On page 3106 line 105088 section read (DESCRIPTION), change:
By default, unless the -r option is specified, <backslash> shall act as an escape character. An unescaped <backslash> shall preserve the literal value of the following character, with the exception of a <newline>. If a <newline> follows the <backslash>, the read utility shall interpret this as line continuation. The <backslash> and <newline> shall be removed before splitting the input into fields.
to:
By default, unless the -r option is specified, <backslash> shall act as an escape character. An unescaped <backslash> shall preserve the literal value of the following character, with the exception of either <newline> or the logical line delimiter specified with the -d delim option (if it is used and delim is not <newline>); it is unspecified which. If this excepted character follows the <backslash>, the read utility shall interpret this as line continuation. The <backslash> and the excepted character shall be removed before splitting the input into fields.

On page 3106 line 105097 section read (DESCRIPTION), change:
The terminating <newline> (if any) shall be removed from the input
to:
The terminating logical line delimiter (if any) shall be removed from the input

After page 3106 line 105115 section read (DESCRIPTION), add:
If end-of-file is detected before a terminating logical line delimiter is encountered, the variables specified by the var operands shall be set as described above and the exit status shall be 1.

On page 3106 line 105118 section read (OPTIONS), change:
The following option is supported:
to:
The following options shall be supported:

-d delim
If delim consists of one single-byte character, that byte shall be used as the logical line delimiter. If delim is the null string, the logical line delimiter shall be the null byte. Otherwise, the behavior is unspecified.
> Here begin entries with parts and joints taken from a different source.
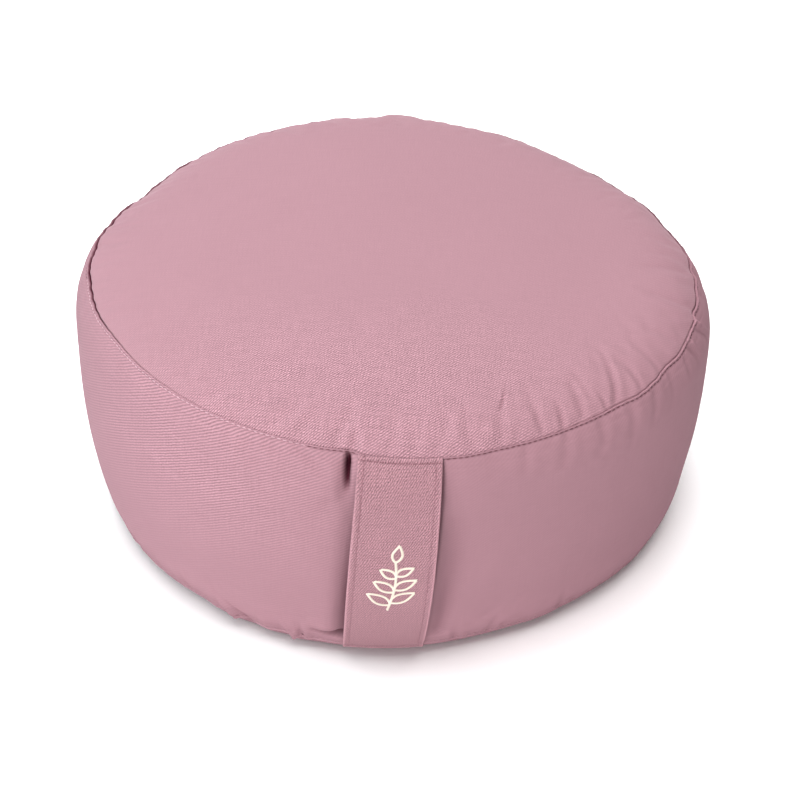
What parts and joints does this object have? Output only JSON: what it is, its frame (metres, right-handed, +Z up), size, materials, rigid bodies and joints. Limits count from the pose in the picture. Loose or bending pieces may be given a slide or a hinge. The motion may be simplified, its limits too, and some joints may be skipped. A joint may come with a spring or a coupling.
{
  "type": "round floor cushion with carry strap",
  "caption": "Round drum-shaped meditation cushion with a low crowned top, drawn-in seams and a flat carry strap sewn down its side.",
  "frame": {"origin": "the middle of the flat face that the cushion rests on, at floor height", "axes": "+Z up from the floor, -Y towards the front where the carry strap is, +X to the right seen from the front"},
  "size_m": [0.3299, 0.3456, 0.1521],
  "materials": {
    "rose_twill": "matte dusty-rose cotton twill",
    "strap_twill": "matte dusty-rose cotton twill, doubled, with a light embroidered motif"
  },
  "bodies": {
    "root": {"cushion": "rose_twill", "carry_strap": "strap_twill"}
  },
  "joints": []
}
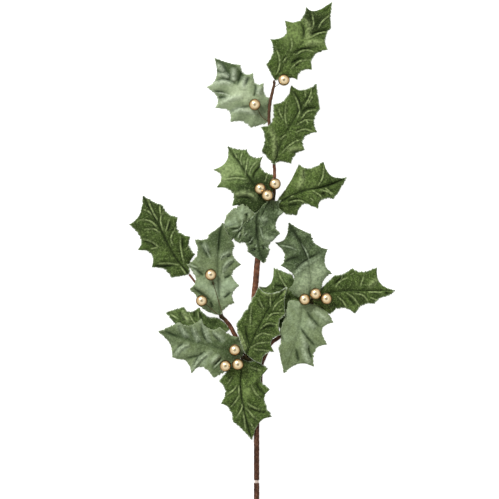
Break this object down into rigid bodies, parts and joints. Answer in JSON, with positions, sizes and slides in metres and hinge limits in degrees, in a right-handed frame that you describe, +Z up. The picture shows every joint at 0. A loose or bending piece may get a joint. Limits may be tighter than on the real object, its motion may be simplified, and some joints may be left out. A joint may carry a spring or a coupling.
{
  "type": "artificial holly sprig",
  "caption": "Artificial holly sprig lying flat: spiny velvet leaves in deep green and sage with clusters of gold bead berries on a branched, tape-wrapped wire stem with a cut end.",
  "frame": {"origin": "centre of the plan outline, on the surface that the sprig lies on", "axes": "+Y along the stem towards the crown leaf, +X to the right as the sprig is seen from above, +Z up from the surface towards the face of the leaves"},
  "size_m": [0.3321, 0.6273, 0.0326],
  "materials": {
    "green_velvet": "deep green crushed velvet with raised light veins",
    "sage_velvet": "pale sage velvet nap with soft pressed creases",
    "gold_bead": "pearly gold metallic coating",
    "brown_tape": "brown floral tape wound on wire",
    "pale_core": "pale cream plastic core"
  },
  "bodies": {
    "root": {"crown_leaf": "green_velvet", "upper_right_leaf": "green_velvet", "middle_left_leaf": "green_velvet", "middle_right_leaf": "green_velvet", "left_tip_leaf": "green_velvet", "left_under_leaf": "green_velvet", "lower_bottom_leaf": "green_velvet", "lower_right_leaf": "green_velvet", "right_back_leaf": "green_velvet", "right_tip_leaf": "green_velvet", "upper_left_leaf": "sage_velvet", "middle_drooping_leaf": "sage_velvet", "middle_low_leaf": "sage_velvet", "left_center_leaf": "sage_velvet", "lower_left_leaf": "sage_velvet", "right_upper_leaf": "sage_velvet", "right_lower_leaf": "sage_velvet", "bead_01": "gold_bead", "bead_02": "gold_bead", "bead_03": "gold_bead", "bead_04": "gold_bead", "bead_05": "gold_bead", "bead_06": "gold_bead", "bead_07": "gold_bead", "bead_08": "gold_bead", "bead_09": "gold_bead", "bead_10": "gold_bead", "bead_11": "gold_bead", "bead_12": "gold_bead", "bead_13": "gold_bead", "main_stem": "brown_tape", "left_branch": "brown_tape", "right_branch": "brown_tape", "foot_wrap": "brown_tape", "stem_core": "pale_core"}
  },
  "joints": []
}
On page 3107 line 105125 section read (STDIN), change:
The standard input shall be a text file.
to:
If the -d delim option is not specified, or if it is specified and delim consists of one single-byte character, the standard input shall contain zero or more characters and shall not contain any null bytes.

If the -d delim option is specified and delim is the null string, the standard input shall contain zero or more bytes (which need not form valid characters).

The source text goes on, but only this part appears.